Happy Fourth of July!

Pistachio Ice Cream

Yields about 1 quart

Recipe adapted from David Lebovitz

Ingredients

  • 1 1/2 cups unsalted shelled pistachios

  • 1 cup whole milk

  • 2 cups heavy cream, divided

  • 1/4 tsp. kosher salt

  • 5 large egg yolks

  • 1/8 tsp. vanilla extract

Directions

  1. Preheat the oven to 350°F. Toast the pistachios for about 6-8 minutes, keeping a careful eye on them. Transfer the pistachios to the food processor fitted with the S-blade and finely chop them.

  2. In a small saucepan, warm up the milk, 1 cup of the heavy cream, granulated sugar and salt over medium heat. Do not let it come to a simmer. Turn off the stove, remove the pan from the heat, and add the chopped pistachios. Stir until they are all fully submerged, cover the pan with a lid, and allow the mixture to steep for one hour at room temperature.

  3. After an hour, pour the pistachio-infused mixture through a strainer over a medium saucepan.

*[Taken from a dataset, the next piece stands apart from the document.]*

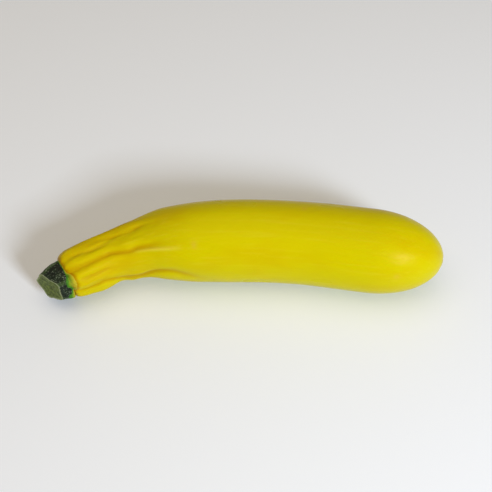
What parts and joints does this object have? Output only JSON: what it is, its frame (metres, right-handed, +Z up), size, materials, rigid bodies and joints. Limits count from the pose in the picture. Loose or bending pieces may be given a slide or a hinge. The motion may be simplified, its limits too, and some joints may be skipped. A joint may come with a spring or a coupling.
{
  "type": "yellow zucchini",
  "caption": "Whole yellow zucchini with a bent, folded neck and a cut green stem stub, lying on a surface.",
  "frame": {"origin": "on the surface it lies on, under the middle of the whole object's bounding box", "axes": "+Z up; +X from the stem towards the blossom end, the longest way; the fruit bends so that both ends lie towards -Y"},
  "size_m": [0.2082, 0.0524, 0.0432],
  "materials": {
    "fruit": "satin",
    "stem": "matte"
  },
  "bodies": {
    "root": {"fruit": "fruit", "stem": "stem"}
  },
  "joints": []
}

Press down on the nuts in order to extract as much flavor from them as you can. Discard the pistachios and begin to rewarm the pistachio-mixture over medium-low heat. Meanwhile, pour the remaining 1 cup of heavy cream into a large bowl and set a strainer over the top (use a bowl that will be able to fit over an ice bath for later).

  4. In a medium bowl, whisk the egg yolks together. Just as the pistachio mixture is beginning to simmer, gradually add some of it to the bowl of egg yolks, whisking constantly as to not scramble the eggs. Once the egg yolk mixture temperature has raised, pour the mixture back into the saucepan. Stir constantly until the mixture thickens and coats the back of your spatula or spoon.

  5. Pour the mixture over the strainer and into the bowl with the remaining 1 cup of heavy cream. Stir in the vanilla extract. Let the ice cream base sit over an ice bath for about an hour before moving to the refrigerator. Chill for at least 4 hours, or overnight.

  6. Churn the ice cream in your maker according to the manufacturer's instructions and allow it to harden in the freezer for about 2 hours before enjoying.

Soft and Chewy Lemon Cookies

Yields 10-12 large cookies

Recipe adapted from Averie Cooks

Ingredients

  • 1/2 cup (1 stick) unsalted butter, room temperature

  • 3/4 cup granulated sugar

  • 2 tbsp. brown sugar, light or dark works

  • 1 large egg, room temperature

  • 1 tbsp. honey

  • 1 tbsp. lemon extract

  • 2 tbsp. lemon zest

  • 2 tbsp. fresh lemon juice

  • 2 cups all-purpose flour

  • 1 tsp. baking soda

  • 2 tsp. cornstarch

  • 1/2 tsp. kosher salt

Directions

  1. In the bowl of a stand mixer fitted with the paddle attachment (or in a large bowl if using a hand mixer) cream the butter and sugars together until the mixture is light and fluffy, about 3 minutes. Add the egg, honey, lemon extract, zest and juice and mix again for a couple more minutes. Scrape down the sides of the bowl.

  2. Add all the dry ingredients (flour, baking soda, cornstarch and salt) to the bowl and mix until just combined. Cover the bowl with plastic wrap and refrigerate for at least one hour. (Tip: you can scoop out the dough before or after chilling).

  3. Preheat the oven to 350°F and line a baking sheet with parchment paper. Using a large cookie or ice cream, scoop out the dough and place them on the sheet. If you don’t have an ice cream scoop, each cookie will be about 1/4 cup of dough. Do to the size of the cookie, do not bake more than 6 on a given tray.

  4. Bake in the oven for about 10 minutes. The cookies will be a light golden brown on the edges and just set when they are ready - they may look underbaked, but they won’t be since these are a softer texture of cookie. Allow the cookies to cool on the baking sheet for 5 minutes before transferring to a cooling rack.

To assemble the cookies;

  1. Make sure the cookies are completely cooled and the ice cream is frozen solid before assembling the sandwiches.

  2. Try to find two cookies that match exactly in shape and size. Using a ice cream scoop, scoop out about a 1/4 cup of ice cream onto one of the cookies, add the other on top, and gently press down until the ice cream spreads to the width of the cookie.

  3. Roll the ice cream sandwiches through chopped pistachios (optional).

  4. Place the ice cream sandwiches onto a large plate and put it in the freezer for about an hour. Then, either store them in Tupperware or wrap each one individually in plastic wrap.